Alex Graves, Google DeepMind
This was the best talk of the day in my opinion. Alex presented a set of results on the role of specifying which parts of the input to pay attention to in deep neural networks. Deep networks naturally learn where to focus their attention for a particular task (e.g. which parts of an image are responsible for detecting the desired output), but being able to provide some side information to the network pertaining to where to focus can improve learning tremendously. The mathematical development of this idea makes use of smooth, differentiable operators for specifying where to focus attention, so that these operators can be included in gradient descent learning. Alex is famous for his work on handwriting recognition using Recurrent Neural Networks, and has a cool widget on his website where you can translate typed text into cursive handwriting in a chosen style.
Sasha Rakhlin, UPenn
This keynote was more theoretical than Alex’s talk. The setting for Sasha’s talk was predicting attributes of a node in a graph (e.g. a social network), when the input predictors include the graph structure as well as non-graph features of the node, and data about nodes arrives in an online fashion. Training a machine in the offline setting (e.g. a classifier for whether a user in a social network will click on a given ad) using conventional methods runs into a combinatorial explosion. Sasha’s work shows that the online setting allows for a relaxation that allows for polynomial time learning.

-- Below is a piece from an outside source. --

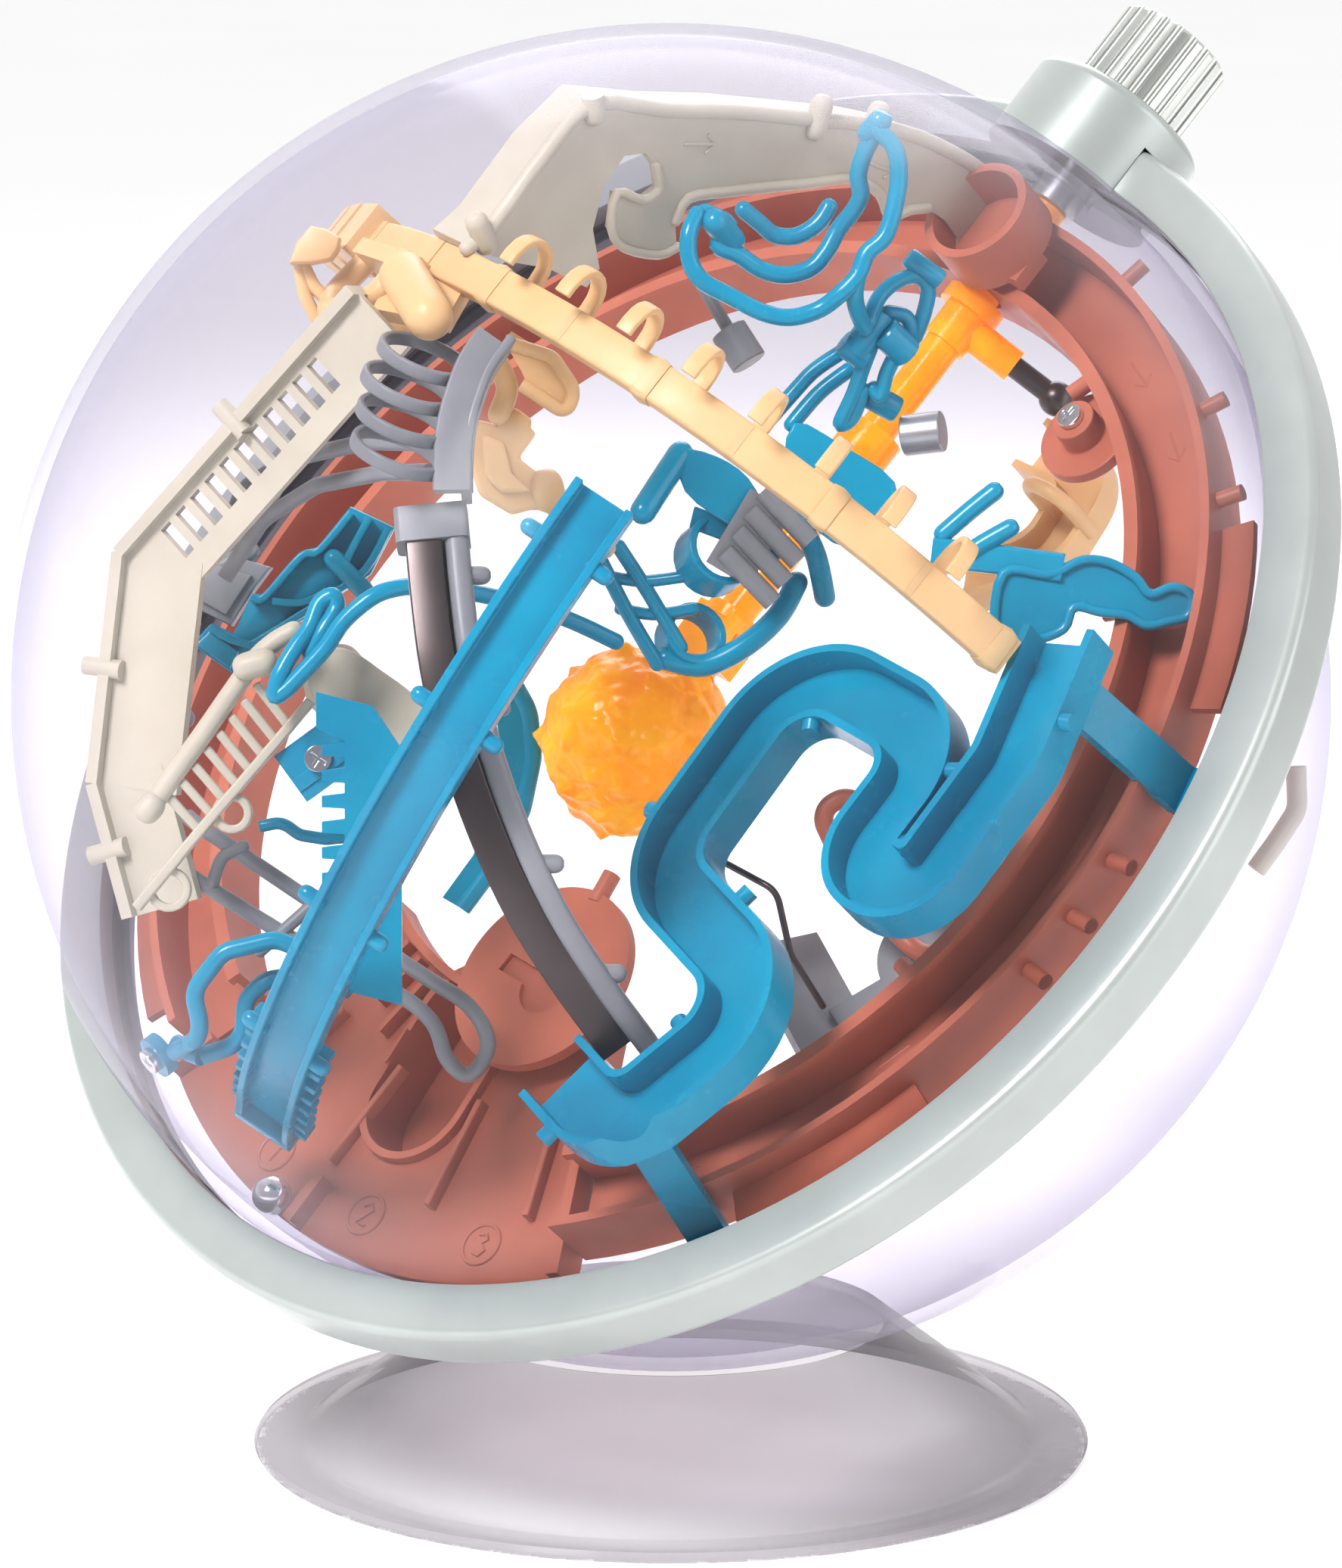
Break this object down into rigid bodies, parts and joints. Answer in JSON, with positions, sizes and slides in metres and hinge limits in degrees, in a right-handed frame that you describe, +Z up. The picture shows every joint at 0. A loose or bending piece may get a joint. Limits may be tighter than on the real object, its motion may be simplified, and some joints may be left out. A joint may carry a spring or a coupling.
{
  "type": "tilt maze game",
  "caption": "Clear globe ball maze: a banded two-piece sphere holding coloured tracks, a dial with an amber shaft and a steel ball, on a clear flared stand.",
  "frame": {"origin": "centre of the stand's underside, on the floor below the globe's centre", "axes": "+Z up, +X to the side that the dial leans towards, the band's open face towards -X and -Y"},
  "size_m": [0.2, 0.2, 0.2154],
  "materials": {
    "clear": "clear, polished",
    "stand_clear": "clear, lilac tint",
    "band_paint": "satin metallic paint",
    "knob_metal": "satin",
    "amber": "translucent",
    "dark_steel": "brushed",
    "terracotta": "satin moulded",
    "blue": "glossy moulded",
    "cream": "satin moulded",
    "sand": "satin moulded",
    "cool_grey": "satin moulded",
    "bright_steel": "polished"
  },
  "bodies": {
    "stand": {"stand": "stand_clear"},
    "dial": {"knob": "knob_metal", "amber_shaft": "amber", "boulder": "amber", "crank_pin": "dark_steel"},
    "ball": {"steel_ball": "bright_steel"},
    "globe": {"front_shell": "clear", "rear_shell": "clear", "band": "band_paint", "dial_housing": "band_paint", "slide_strip": "dark_steel", "dark_wire": "dark_steel", "main_ring": "terracotta", "start_platform": "terracotta", "keyhole_disc": "terracotta", "dial_cup": "terracotta", "screw_boss": "terracotta", "loop_frame": "terracotta", "serpentine_track": "blue", "long_channel": "blue", "comb_panel": "blue", "top_loops": "blue", "ring_cage": "blue", "centre_bracket": "blue", "left_bracket": "blue", "curl_wire": "blue", "platform_arches": "blue", "right_tongue": "blue", "screw_tab": "blue", "back_scoop": "blue", "twist_wire": "blue", "arc_rail": "cream", "crest": "cream", "crest_tray": "cream", "crest_tongue": "cream", "crest_loop": "cream", "cream_clips": "cream", "back_curve": "cream", "ladder_track": "sand", "small_ladder": "sand", "top_arc_track": "sand", "sand_arm": "sand", "rear_hook": "sand", "slide_rail": "cool_grey", "drop_hoops": "cool_grey", "twin_rods": "cool_grey", "arc_wires": "cool_grey", "left_housing": "cool_grey", "rear_panel": "cool_grey", "grey_link": "cool_grey", "post_cap": "cool_grey", "silver_cap": "bright_steel", "screws": "bright_steel"}
  },
  "joints": [
    {"name": "globe_tilt", "type": "hinge", "parent": "stand", "child": "globe", "pos_m": [0, 0, 0.1143], "axis": [0.7539, -0.657, 0], "range_deg": [-100, 9]},
    {"name": "dial_turn", "type": "hinge", "parent": "globe", "child": "dial", "pos_m": [0, 0, 0.1143], "axis": [0.6047, 0.2744, 0.7477], "continuous": true},
    {"name": "ball_roll", "type": "hinge", "parent": "globe", "child": "ball", "pos_m": [0, 0, 0.1143], "axis": [-0.511, -0.5864, 0.6285], "range_deg": [-19, 0]}
  ]
}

Multitask Matrix Completion for Learning Protein Interactions across Diseases
Meghana Kshirsagar, IBM Research
The matrix completion problem, exemplified by the Netflix Challenge is that a large matrix with a low rank has very few entries available and the task is to estimate the missing entries. The problem also arises in the context of protein-protein interactions between the proteins of disease causing germs and proteins of a host organism. While there are several known methods for matrix completion (e.g. nuclear norm minimization, Candes et al. ), this setting can also benefit from multi-task learning because often several diseases have similar responsible proteins. Multi-task learning, which is a general idea (not specific to matrix completion) that basically proposes that when multiple problems have portion of the signal in common, then using a combination of a shared representation and a specific representation can lead to better generalization.
Another Look at DWD: Thrifty Algorithm and Bayes Risk Consistency in RKHS
Boxiang Wang, University of Minnesota
Distance Weighted Discrimination was proposed as a superior alternative to the SVM, because unlike the SVM, the DWD cares about the distances of *all* data points from the separating hyperplane, rather than just the points closest to it. However, the DWD hasn’t yet enjoyed the popularity of the SVM because it require solving a SOCP rather than a quadratic program (SVM). This paper extends theoretical results on DWD (established Bayes risk consistency) and proposes an algorithm faster than second order cone programming.